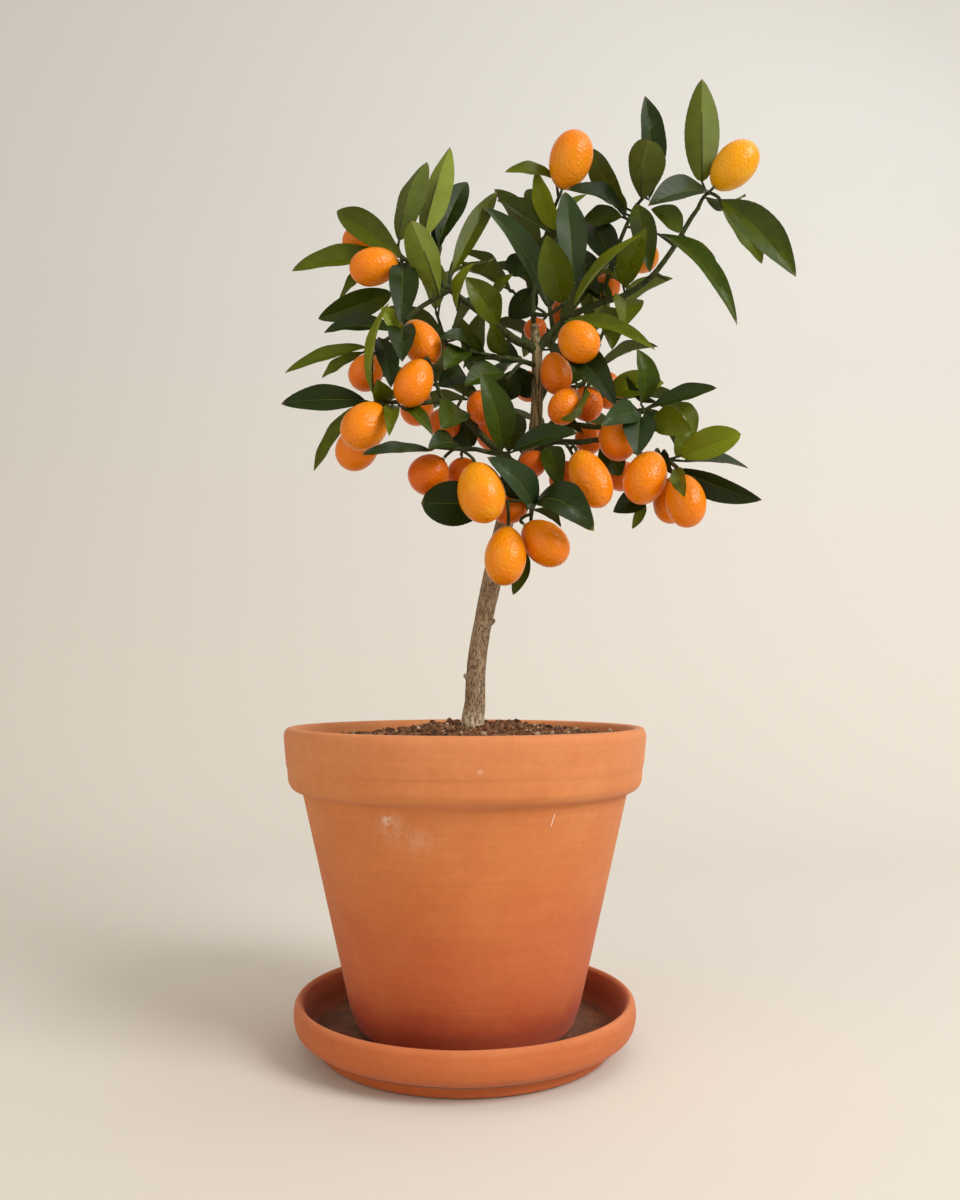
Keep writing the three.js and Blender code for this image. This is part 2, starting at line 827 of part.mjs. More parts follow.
_ _ _ _
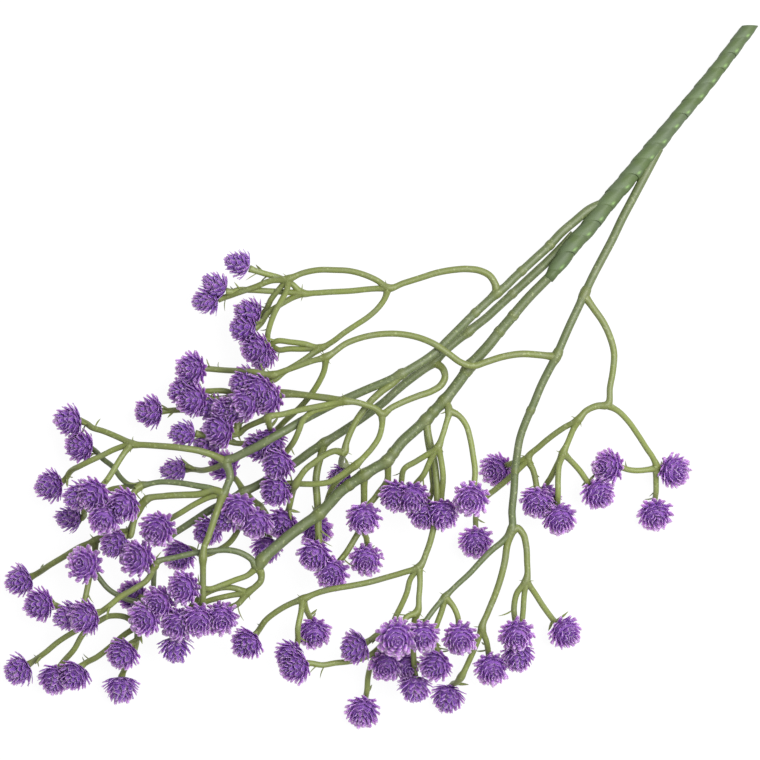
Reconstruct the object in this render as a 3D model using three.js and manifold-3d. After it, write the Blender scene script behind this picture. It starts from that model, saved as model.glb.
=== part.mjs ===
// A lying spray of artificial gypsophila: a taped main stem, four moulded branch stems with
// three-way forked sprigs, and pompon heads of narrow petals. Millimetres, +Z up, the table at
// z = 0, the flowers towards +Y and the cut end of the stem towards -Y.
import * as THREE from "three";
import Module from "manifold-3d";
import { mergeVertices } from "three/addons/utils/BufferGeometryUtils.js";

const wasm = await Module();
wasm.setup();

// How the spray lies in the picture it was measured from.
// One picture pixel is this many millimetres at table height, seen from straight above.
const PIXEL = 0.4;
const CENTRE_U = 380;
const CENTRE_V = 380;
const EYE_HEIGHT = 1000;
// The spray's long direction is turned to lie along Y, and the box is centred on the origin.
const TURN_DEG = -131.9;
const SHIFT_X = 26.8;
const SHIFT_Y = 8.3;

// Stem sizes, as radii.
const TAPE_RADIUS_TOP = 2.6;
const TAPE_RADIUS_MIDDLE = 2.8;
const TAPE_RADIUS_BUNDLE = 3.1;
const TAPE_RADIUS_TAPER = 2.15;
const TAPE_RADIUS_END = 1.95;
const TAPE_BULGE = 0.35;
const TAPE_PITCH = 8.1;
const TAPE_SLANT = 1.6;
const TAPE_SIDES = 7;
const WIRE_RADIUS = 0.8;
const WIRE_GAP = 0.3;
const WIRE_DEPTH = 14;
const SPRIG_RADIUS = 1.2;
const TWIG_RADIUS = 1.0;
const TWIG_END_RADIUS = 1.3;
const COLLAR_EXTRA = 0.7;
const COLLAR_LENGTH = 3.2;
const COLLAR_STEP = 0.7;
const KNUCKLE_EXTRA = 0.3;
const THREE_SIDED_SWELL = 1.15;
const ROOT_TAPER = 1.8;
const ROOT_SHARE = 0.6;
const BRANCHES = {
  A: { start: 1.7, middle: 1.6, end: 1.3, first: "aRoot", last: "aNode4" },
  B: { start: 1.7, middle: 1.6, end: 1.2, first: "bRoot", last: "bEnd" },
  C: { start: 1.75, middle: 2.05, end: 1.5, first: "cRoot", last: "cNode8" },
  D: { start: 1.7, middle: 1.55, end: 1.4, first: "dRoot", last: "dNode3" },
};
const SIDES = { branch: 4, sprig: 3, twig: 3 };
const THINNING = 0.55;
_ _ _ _
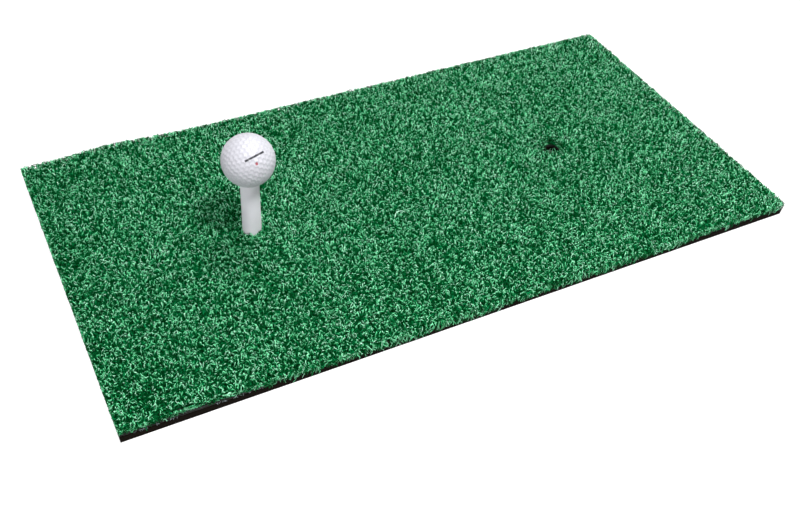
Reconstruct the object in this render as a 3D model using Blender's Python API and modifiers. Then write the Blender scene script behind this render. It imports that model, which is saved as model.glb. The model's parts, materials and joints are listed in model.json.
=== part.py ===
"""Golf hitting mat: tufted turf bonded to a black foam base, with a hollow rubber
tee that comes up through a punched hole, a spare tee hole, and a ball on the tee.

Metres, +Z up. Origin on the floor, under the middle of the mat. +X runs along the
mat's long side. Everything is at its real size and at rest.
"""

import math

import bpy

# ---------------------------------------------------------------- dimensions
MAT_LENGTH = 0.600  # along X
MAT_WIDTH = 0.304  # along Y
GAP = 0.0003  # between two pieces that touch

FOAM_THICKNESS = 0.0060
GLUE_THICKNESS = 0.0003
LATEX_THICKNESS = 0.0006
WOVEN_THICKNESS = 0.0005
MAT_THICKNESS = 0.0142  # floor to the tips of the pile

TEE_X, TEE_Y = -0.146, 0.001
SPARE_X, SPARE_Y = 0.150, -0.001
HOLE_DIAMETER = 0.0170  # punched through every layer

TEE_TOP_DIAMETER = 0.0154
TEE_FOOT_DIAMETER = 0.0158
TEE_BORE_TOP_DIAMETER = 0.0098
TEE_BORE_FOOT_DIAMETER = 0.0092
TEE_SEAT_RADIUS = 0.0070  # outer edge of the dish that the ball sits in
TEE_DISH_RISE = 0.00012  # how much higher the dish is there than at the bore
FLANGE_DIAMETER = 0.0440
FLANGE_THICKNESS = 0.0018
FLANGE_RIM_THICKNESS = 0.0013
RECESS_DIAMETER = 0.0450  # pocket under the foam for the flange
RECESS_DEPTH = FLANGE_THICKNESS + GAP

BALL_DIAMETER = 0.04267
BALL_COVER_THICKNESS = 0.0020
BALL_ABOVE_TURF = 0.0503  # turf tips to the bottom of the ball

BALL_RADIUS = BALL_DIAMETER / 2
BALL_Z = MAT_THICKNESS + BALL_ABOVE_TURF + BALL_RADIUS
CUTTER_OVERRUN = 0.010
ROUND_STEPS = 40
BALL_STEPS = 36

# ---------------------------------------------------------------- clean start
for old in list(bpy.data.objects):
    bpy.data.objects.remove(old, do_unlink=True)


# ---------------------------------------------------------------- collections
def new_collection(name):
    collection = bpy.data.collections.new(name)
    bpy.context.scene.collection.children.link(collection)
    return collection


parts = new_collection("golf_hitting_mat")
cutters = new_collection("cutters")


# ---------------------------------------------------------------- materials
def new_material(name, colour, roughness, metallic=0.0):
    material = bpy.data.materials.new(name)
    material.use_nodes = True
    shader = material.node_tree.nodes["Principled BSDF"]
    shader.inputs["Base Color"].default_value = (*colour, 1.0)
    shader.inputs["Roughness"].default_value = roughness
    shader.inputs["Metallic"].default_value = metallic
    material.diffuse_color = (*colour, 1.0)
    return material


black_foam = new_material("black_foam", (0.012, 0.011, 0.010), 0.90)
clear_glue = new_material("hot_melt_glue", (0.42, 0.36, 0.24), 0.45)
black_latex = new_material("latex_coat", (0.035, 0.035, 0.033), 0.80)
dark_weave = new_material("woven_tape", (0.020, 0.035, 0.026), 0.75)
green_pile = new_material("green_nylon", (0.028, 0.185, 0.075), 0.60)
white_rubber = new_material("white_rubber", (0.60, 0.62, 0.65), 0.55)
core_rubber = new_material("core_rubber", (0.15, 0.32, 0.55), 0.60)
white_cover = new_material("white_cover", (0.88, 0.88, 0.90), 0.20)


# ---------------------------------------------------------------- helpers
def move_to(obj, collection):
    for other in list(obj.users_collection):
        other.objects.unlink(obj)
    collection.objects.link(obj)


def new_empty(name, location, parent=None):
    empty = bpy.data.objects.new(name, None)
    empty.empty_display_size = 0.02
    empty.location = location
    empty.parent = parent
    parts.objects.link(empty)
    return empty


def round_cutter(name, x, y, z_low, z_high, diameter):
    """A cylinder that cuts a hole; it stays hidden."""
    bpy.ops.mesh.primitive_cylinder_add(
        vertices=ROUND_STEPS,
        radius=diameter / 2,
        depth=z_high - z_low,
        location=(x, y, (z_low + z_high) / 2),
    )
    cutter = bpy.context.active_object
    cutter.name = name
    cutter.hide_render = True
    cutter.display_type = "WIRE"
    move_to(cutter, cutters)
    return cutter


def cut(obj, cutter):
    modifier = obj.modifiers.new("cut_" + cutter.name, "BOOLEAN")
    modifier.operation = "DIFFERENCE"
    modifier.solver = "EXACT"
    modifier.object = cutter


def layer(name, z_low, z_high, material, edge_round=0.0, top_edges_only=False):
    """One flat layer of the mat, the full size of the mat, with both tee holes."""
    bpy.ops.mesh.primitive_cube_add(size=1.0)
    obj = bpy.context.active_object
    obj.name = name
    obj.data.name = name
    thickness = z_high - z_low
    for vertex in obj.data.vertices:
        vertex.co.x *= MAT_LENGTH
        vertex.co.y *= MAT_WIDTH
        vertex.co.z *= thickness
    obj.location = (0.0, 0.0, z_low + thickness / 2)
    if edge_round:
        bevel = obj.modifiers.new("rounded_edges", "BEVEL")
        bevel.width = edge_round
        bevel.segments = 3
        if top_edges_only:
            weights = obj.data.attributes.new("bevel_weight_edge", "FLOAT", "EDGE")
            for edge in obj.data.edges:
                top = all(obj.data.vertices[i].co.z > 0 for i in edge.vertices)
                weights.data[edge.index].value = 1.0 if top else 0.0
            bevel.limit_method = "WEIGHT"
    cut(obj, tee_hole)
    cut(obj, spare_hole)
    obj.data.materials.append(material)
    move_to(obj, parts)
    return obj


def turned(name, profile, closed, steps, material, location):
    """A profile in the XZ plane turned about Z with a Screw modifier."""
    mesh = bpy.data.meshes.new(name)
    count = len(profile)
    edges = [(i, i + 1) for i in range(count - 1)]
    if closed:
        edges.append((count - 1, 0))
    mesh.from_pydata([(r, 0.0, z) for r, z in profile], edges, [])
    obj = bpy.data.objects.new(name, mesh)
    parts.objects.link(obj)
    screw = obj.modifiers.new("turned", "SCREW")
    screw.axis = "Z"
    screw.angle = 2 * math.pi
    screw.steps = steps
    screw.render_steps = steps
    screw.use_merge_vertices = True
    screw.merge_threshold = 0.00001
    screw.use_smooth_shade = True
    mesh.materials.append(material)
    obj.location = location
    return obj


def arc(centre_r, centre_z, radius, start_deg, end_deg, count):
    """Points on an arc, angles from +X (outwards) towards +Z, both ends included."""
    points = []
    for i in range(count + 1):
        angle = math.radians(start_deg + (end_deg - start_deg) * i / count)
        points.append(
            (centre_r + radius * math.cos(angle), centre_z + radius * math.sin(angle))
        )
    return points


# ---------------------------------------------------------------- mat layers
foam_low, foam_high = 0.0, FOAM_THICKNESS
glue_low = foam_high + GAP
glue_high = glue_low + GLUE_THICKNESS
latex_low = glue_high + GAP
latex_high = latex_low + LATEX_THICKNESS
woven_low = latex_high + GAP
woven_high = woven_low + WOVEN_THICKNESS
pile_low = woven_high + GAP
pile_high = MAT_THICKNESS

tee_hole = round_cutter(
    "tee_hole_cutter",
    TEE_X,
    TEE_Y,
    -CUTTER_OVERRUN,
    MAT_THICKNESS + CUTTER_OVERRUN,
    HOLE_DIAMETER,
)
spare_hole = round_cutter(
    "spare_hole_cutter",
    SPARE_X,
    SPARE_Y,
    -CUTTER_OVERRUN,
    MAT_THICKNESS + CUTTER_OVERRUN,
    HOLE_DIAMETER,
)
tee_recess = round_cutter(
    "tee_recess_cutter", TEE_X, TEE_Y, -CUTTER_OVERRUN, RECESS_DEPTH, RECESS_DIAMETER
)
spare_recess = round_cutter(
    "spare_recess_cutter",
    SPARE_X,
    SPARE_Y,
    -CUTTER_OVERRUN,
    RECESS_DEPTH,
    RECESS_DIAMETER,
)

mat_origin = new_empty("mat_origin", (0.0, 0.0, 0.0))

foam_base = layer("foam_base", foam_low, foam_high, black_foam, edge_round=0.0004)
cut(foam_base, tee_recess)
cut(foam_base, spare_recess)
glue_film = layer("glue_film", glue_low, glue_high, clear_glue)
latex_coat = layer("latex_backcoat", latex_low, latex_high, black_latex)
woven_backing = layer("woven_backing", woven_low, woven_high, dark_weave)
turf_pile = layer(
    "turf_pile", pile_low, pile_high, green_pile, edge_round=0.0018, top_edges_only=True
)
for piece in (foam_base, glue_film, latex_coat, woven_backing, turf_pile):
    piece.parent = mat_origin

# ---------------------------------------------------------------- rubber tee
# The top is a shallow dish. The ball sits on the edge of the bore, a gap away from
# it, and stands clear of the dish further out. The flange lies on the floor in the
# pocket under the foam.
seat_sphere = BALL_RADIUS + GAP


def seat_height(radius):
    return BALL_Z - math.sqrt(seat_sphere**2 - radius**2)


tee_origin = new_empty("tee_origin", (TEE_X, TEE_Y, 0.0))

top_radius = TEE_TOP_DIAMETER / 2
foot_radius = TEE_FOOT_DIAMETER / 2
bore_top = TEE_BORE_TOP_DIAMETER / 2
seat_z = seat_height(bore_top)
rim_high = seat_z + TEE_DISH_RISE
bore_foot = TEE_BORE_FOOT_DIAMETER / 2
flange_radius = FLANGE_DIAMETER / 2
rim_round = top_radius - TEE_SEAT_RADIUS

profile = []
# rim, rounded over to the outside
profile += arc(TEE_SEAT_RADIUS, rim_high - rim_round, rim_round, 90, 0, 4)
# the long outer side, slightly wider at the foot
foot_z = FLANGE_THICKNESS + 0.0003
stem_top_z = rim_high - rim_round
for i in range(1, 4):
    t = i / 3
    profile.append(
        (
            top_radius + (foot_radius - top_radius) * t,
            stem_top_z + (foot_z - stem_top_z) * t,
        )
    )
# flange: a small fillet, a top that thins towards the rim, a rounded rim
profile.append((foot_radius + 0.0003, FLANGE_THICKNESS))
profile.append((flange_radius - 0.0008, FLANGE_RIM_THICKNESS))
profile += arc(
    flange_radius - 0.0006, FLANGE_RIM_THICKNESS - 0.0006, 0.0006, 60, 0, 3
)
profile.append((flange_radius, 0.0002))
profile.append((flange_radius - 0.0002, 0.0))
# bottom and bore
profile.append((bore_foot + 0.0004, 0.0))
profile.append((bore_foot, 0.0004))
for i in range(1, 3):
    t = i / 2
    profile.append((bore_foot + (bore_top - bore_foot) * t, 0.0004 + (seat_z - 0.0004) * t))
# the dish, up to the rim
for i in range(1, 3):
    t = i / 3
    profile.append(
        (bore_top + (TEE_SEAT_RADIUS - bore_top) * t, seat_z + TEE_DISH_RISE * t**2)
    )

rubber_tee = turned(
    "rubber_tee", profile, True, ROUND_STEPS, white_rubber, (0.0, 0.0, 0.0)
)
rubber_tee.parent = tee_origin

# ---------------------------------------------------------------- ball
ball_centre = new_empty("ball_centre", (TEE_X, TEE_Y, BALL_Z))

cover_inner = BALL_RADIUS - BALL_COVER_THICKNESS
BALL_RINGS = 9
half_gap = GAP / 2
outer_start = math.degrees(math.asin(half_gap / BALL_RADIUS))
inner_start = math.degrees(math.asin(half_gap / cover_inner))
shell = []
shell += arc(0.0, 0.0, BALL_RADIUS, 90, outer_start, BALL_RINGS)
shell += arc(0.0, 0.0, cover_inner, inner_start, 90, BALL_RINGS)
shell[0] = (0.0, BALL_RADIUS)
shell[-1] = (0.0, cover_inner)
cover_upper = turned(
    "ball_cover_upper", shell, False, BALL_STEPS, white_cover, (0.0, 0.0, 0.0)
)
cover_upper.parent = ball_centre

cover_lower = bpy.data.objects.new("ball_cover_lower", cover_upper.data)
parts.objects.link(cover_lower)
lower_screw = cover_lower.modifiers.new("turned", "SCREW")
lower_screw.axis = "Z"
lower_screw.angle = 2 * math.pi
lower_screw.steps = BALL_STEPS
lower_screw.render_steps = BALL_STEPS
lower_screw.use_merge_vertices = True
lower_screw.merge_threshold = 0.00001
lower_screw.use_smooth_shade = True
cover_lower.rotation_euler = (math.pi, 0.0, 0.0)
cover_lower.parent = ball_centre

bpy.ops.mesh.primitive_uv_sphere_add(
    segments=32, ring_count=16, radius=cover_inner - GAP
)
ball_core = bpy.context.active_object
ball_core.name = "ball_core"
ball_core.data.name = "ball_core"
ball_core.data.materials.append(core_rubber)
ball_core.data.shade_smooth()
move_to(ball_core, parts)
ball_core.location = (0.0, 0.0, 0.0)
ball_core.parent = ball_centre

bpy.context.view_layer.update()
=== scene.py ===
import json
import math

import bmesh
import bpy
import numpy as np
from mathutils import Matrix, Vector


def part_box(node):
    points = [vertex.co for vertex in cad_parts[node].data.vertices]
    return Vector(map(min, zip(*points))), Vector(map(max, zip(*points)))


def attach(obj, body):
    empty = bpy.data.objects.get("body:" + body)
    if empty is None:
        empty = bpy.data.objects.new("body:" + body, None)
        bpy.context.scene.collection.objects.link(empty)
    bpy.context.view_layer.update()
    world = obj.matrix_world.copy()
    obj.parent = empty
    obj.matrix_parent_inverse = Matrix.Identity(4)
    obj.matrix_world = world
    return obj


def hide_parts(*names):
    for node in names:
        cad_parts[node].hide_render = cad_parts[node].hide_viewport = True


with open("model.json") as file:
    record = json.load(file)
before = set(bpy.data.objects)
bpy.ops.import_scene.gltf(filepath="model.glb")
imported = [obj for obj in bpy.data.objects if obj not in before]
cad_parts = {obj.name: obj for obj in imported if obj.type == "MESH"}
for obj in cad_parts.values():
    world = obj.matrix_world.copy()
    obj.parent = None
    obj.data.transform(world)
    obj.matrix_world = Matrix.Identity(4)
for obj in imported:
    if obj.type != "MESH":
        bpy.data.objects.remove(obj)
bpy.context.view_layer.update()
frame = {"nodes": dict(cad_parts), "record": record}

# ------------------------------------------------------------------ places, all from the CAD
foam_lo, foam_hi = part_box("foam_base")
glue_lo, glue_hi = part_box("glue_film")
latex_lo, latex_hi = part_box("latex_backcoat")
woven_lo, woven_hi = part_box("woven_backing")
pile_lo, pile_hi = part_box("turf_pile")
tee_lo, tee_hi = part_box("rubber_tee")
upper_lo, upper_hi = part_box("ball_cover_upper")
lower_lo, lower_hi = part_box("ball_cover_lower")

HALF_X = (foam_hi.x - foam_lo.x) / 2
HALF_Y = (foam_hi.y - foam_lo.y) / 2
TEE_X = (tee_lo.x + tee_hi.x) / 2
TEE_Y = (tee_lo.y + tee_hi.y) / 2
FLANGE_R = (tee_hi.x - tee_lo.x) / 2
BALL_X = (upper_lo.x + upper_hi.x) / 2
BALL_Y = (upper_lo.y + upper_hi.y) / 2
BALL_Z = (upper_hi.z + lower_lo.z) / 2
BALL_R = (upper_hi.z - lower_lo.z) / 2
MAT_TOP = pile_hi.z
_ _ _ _
Required work: Your task is to gather every line with the word "record" and copy it.

Task answer:
    record = json.load(file)
frame = {"nodes": dict(cad_parts), "record": record}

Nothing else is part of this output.